Towards Resource-Efficient Serverless LLM Inference with SLINFER

TL;DR

SLINFER is a resource-efficient serverless inference scheme for small- to mid-sized LLMs that optimizes hardware utilization and sharing, significantly increasing serving capacity on heterogeneous CPU and GPU platforms.

Contribution

It introduces a novel resource management approach for serverless LLM inference, enabling elastic sharing across CPUs and GPUs with fine-grained allocation and memory management.

Findings

SLINFER improves serving capacity by 47% - 62% through sharing.

Further CPU utilization boosts capacity by 86% - 154%.
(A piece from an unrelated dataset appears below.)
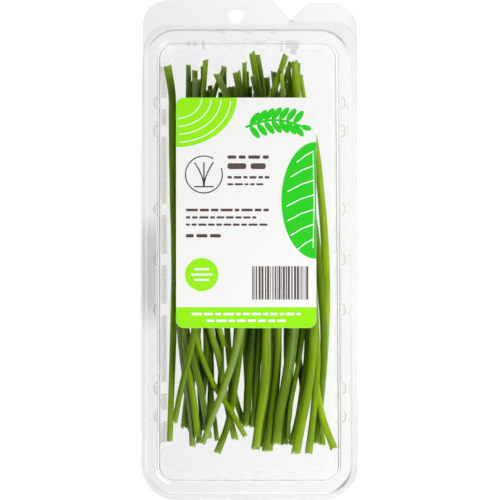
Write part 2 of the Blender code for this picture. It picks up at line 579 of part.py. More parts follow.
def build_leaf(name, points, heights, radii, material, parent):
    """One cut leaf: a tapering round stalk along its settled route."""
    centres = [Vector((x, y, z)) for (x, y), z in zip(points, heights)]
    mesh = bmesh.new()
    rings = []
    for index, centre in enumerate(centres):
        before = centres[max(index - 1, 0)]
        after = centres[min(index + 1, len(centres) - 1)]
        tangent = (after - before).normalized()
        side = tangent.cross(Vector((0.0, 0.0, 1.0))).normalized()
        up = side.cross(tangent)
        ring = []
        for corner in range(LEAF_SIDES):
            angle = math.tau * corner / LEAF_SIDES
            offset = side * math.cos(angle) + up * math.sin(angle)
            ring.append(mesh.verts.new(centre + offset * float(radii[index])))
        rings.append(ring)
    for first, second in zip(rings, rings[1:]):
        bridge(mesh, first, second)
    mesh.faces.new(rings[0])
    mesh.faces.new(rings[-1])
    bmesh.ops.recalc_face_normals(mesh, faces=mesh.faces)
    data = bpy.data.meshes.new(name)
    mesh.to_mesh(data)
    mesh.free()
    data.shade_smooth()
    data.set_sharp_from_angle(angle=SHARP_ANGLE)
    return make_object(name, data, material, parent)


def build_leaves(parent):
    laid = []
    for number, (widths, *route) in enumerate(LEAF_ROUTES, start=1):
        points, stations = smooth_route(route)
        radii = leaf_radii(widths)
        heights = settle(points, stations, radii, laid)
        laid.append((points, heights, radii))
        name = f"chive_leaf_{number:02d}"
        shade = LEAF_SHADES[number % len(LEAF_SHADES)]
        green = make_material(name, tuple(part * shade for part in LEAF_GREEN), 0.45)
        build_leaf(name, points, heights, radii, green, parent)


# ---- assembly -----------------------------------------------------------------------
def main():
    clear_scene()
    tray_parent = bpy.data.objects.new("tray_frame", None)
    lid_parent = bpy.data.objects.new("lid_frame", None)
    lid_parent.location = (0.0, HINGE_Y, HINGE_Z)
    for empty in (tray_parent, lid_parent):
        bpy.context.collection.objects.link(empty)
    clear_plastic = make_material("clear_plastic", (0.92, 0.93, 0.93), 0.08, 0.35, 0.9)
    lid_plastic = make_material("lid_plastic", (0.93, 0.94, 0.94), 0.08, 0.35, 0.9)
    fold_plastic = make_material("fold_plastic", (0.88, 0.9, 0.9), 0.15, 0.5, 0.6)
    paper = make_material("label_paper", (0.95, 0.95, 0.95), 0.5)
    build_tray(clear_plastic, tray_parent)
    build_lid(lid_plastic, lid_parent)
    build_label(paper, lid_parent)
    for side, centre_x in zip(("left", "right"), FOLD_CENTRES_X):
        build_fold(f"hinge_fold_{side}", centre_x, fold_plastic, tray_parent)
    build_leaves(tray_parent)


main()
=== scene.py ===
import math
import random
from collections import namedtuple

import bmesh
import bpy
import numpy as np
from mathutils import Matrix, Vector, noise
from mathutils.geometry import tessellate_polygon


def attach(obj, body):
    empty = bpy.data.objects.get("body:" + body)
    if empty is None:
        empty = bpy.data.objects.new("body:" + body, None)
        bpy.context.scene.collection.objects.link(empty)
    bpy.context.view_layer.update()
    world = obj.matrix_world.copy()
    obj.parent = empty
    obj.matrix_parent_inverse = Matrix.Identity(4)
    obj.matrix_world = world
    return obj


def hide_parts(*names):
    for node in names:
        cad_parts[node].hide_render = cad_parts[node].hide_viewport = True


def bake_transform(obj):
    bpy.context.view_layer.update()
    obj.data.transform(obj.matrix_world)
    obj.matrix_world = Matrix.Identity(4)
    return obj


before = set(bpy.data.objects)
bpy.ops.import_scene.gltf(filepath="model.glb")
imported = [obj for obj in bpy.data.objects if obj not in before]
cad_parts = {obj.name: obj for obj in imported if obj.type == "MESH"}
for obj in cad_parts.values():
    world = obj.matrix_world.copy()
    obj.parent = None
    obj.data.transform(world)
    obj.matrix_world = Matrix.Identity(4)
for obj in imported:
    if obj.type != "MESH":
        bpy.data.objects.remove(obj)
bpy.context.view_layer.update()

MM = 0.001
scene = bpy.context.scene

# ---- camera: straight over the pack, far enough off to flatten it
VIEW_WIDTH = 222.5 * MM
VIEW_CENTRE_Y = 0.42 * MM
CAMERA_HEIGHT = 8.0
CAMERA_REACH = 20.0
SENSOR = 36.0

# ---- formed sheet: middle surfaces near the construction model's, fitted to the photo
SHEET = 0.45 * MM
HALF_SHEET = SHEET / 2
TRAY_FLANGE_Z = 21.775 * MM
LID_FLANGE_Z = 22.525 * MM

FLANGE_NEAR = -110.0 * MM
NEAR_EDGE = ((-22.1, -110.7, 0.2), (-22.1, -110.0, 0.2), (-8.9, -110.0, 0.2), (-8.9, -110.7, 0.2),
             (8.9, -110.7, 0.2), (8.9, -110.0, 0.2), (22.1, -110.0, 0.2), (22.1, -110.7, 0.2))
TRAY_FLANGE = ((48.5, -110.7, 15.0), (48.1, 20.0, 200.0), (47.7, 110.6, 12.0), (25.7, 110.6, 2.5),
               (15.6, 100.5, 2.5), (-47.2, 100.5, 10.0), (-47.5, 20.0, 200.0), (-47.5, -110.7, 15.0),
               *NEAR_EDGE)
LID_FLANGE = ((47.9, -110.7, 15.0), (47.5, 102.0, 10.0), (19.3, 102.0, 2.5), (9.8, 111.5, 2.5),
              (-47.5, 111.5, 11.0), (-48.5, 27.0, 200.0), (-48.5, -110.7, 15.0), *NEAR_EDGE)
HANG_HOLE = ((-2.6, 107.0, 1.7), (-8.5, 107.0, 1.2), (-9.8, 105.2, 0.6),
             (-8.2, 101.4, 1.5), (-5.0, 101.3, 1.4), (-2.6, 103.7, 1.2))
RIM_INSET = 0.2 * MM
RIM_SHARE = 0.45
HOLDING = 0.35 * MM

# A painted light value says how dark a painted shade line (to 1) or how white a painted highlight (to -1)
# the sheet shows at a place. The flange's painted shade is lighter right of CLEAR_FROM, between
# NEAR_CLEAR and CLEAR_TO, and at the near end.
FLANGE_SHADE = 0.25
RIM_SHADE = 0.3
NEAR_SHADE = 0.1
CORNER_SHADE = 0.28
CLEAR_SHADE = 0.1
FAINT_SHADE = 0.25
CLEAR_FROM = 45.2 * MM
NEAR_CLEAR = -96.0 * MM
CLEAR_TO = 99.0 * MM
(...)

Experimental results demonstrate significant efficiency gains on heterogeneous hardware.

Abstract

The rise of LLMs has driven demand for private serverless deployments, characterized by moderate-sized models and infrequent requests. While existing serverless solutions follow exclusive GPU allocation, we take a step back to explore modern platforms and find that: Emerging CPU architectures with built-in accelerators are capable of serving LLMs but remain underutilized, and both CPUs and GPUs can accommodate multiple LLMs simultaneously. We propose SLINFER, a resource-efficient serverless inference scheme tailored for small- to mid-sized LLMs that enables elastic and on-demand sharing across heterogeneous hardware. SLINFER tackles three fundamental challenges: (1) precise, fine-grained compute resource allocation at token-level to handle fluctuating computational demands; (2) a coordinated and forward-looking memory scaling mechanism to detect out-of-memory hazards and reduce operational overhead; and (3) a dual approach that consolidates fragmented instances through proactive preemption and reactive bin-packing. Experimental results on 4 32-core CPUs and 4 A100 GPUs show that SLINFER improves serving capacity by 47% - 62% through sharing, while further leveraging CPUs boosts this to 86% - 154%.